The general rule in this country is that under a constitutional provision guaranteeing to the accused a speedy trial," and under statutes enacted for the purpose of making it effective, a sovereign may not deny an accused person a speedy trial even though he is incarcerated in one of that sovereign’s penal institutions under a prior conviction and sentence. 118 A. L. R. 1037.

It is not an obligation of the accused to demand a speedy trial, but rather the duty of the State to provide such a trial, in so far as may be consistent with the rights of the defendant. Shafer v. State, 43 Oh Ap 493, 12 Abs 732, 183 N. E. 774.

In a federal decision the failure to bring a defendant to trial until 1956, for an offense committed in 1950, was a denial of the constitutional right to a speedy trial and required reversal in view of the weakness of the evidence, though the delay was caused by imprisonment of defendant in New York for another offense, in the absence of showing of reasonable efforts by the government to obtain defendant’s return for trial. Taylor v. United States, 238 F. 2d 259. The suggestion that the constitutional right may be waived if the defendant has knowledge of an indictment and fails to demand a speedy trial, discussed in the Taylor case, is not the law of this State. Shafer v. State, supra.

In the instant cases the police merely filed affidavits with the court *288and failed to prosecute the criminal action to that point at which the defendants could have demanded a trial or counsel to represent them. Under such circumstances requiring a demand is unreasonable and the distinction purely technical.

Delaying the indictment and the trial on one offense after another, until time is served on each consecutively, and served under circumstances described, is a denial of a speedy trial. It requires no intellectual gymnastics to see that such a plan designed to indefinitely extend the punishment and postpone the liberty of an individual is a violation of constitutional rights.
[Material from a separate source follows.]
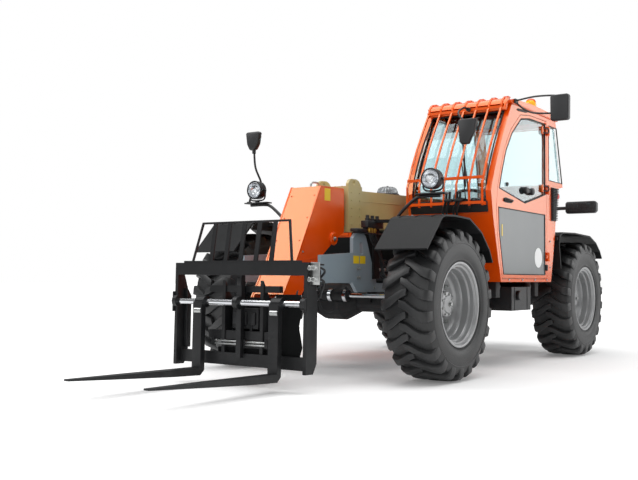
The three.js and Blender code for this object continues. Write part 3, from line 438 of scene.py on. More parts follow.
def make_weave():
    """Crossed threads of a woven seat cover."""
    tree, given, out = shader_group(
        "Seat weave", [("Threads", NUMBER, 420.0)], [("Height", NUMBER), ("Shade", NUMBER)]
    )
    where = place_of(tree)
    split = add_node(
        tree, "ShaderNodeSeparateXYZ",
        [
            (
                0,
                add_node(
                    tree, "ShaderNodeVectorMath",
                    [(0, where), ("Scale", given["Threads"])],
                    operation="SCALE",
                ).outputs[0],
            )
        ],
    ).outputs
    across = math_of(tree, "SINE", math_of(tree, "ADD", split["X"], split["Z"]), 0.0)
    along = math_of(tree, "SINE", math_of(tree, "SUBTRACT", split["Y"], split["Z"]), 0.0)
    crossed = math_of(tree, "MULTIPLY", across, along)
    tree.links.new(crossed, out["Height"])
    tree.links.new(between(tree, crossed, -1.0, 1.0, 0.0, 1.0), out["Shade"])
    return tree


tone_drift = make_tone_drift()
settled_dust = make_settled_dust()
fine_grain = make_fine_grain()
scuffs = make_scuffs()
seat_weave = make_weave()


def from_group(tree, group, **values):
    made = tree.nodes.new("ShaderNodeGroup")
    made.node_tree = group
    for label, source in values.items():
        key = label.replace("_", " ")
        if isinstance(source, bpy.types.NodeSocket):
            tree.links.new(source, made.inputs[key])
        else:
            made.inputs[key].default_value = source
    return made.outputs


def shade(red, green, blue):
    """An 0-255 colour as the linear one that a shader takes."""
    turned_linear = [
        (c / 255 / 12.92) if c <= 10 else ((c / 255 + 0.055) / 1.055) ** 2.4
        for c in (red, green, blue)
    ]
    return (*turned_linear, 1.0)


def bare_material(name, **constants):
    material = bpy.data.materials.new(name)
    material.use_nodes = True
    shader = material.node_tree.nodes["Principled BSDF"]
    for key, value in constants.items():
        shader.inputs[key.replace("_", " ")].default_value = value
    return material, material.node_tree, shader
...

The exercise of such control over a form of installment punishment, compounded by detainers, is a usurpation of the power of the court, of the jury, and of the parole board to determine guilt and punishment under the indeterminate sentence law. Whether consecutive or concurrent sentences should be imposed for more than one offense rests exclusively with the court and it cannot be assumed by any other agency.

The questions as to whether witnesses are alive, available for the defense, or have any recollection of the facts, may be considered by the court as some of the reasons for the existence of the constitutional provision, but they are not necessarily determinative, particularly in a county where the criminal docket is current and cases are assigned and disposed of within a period less than a single term unless the defendant obtains a continuance. The constitutional right to a speedy trial is unqualified. Once the accused is known and steps are taken to commence a criminal action to control his person and his liberty the State may not sit idly by while the defendant is incarcerated under a prior conviction.

Statutes provide for the discharge of the accused if he is detained beyond a specified time without being indicted, or if he is indicted or on bail without being tried. These statutes have no application to a person confined in the penitentiary, however such a person is still entitled to a speedy trial and the standard accepted by the legislature for the one situation may be considered by the court where a person is confined in the penitentiary.

The court of appeals indicated in the Shafer opinion that if after the case had been pending eighteen months “the State fails to promptly bring Shafer to trial * * * his constitutional rights will be violated and he will be entitled to a discharge.” Allowing additional terms beyond this limitation, the time in the two instant cases is well beyond the period suggested.

The court finds that the defendants in both cases have been denied a speedy trial. The two motions to dismiss are sustained and entries ordered forthwith.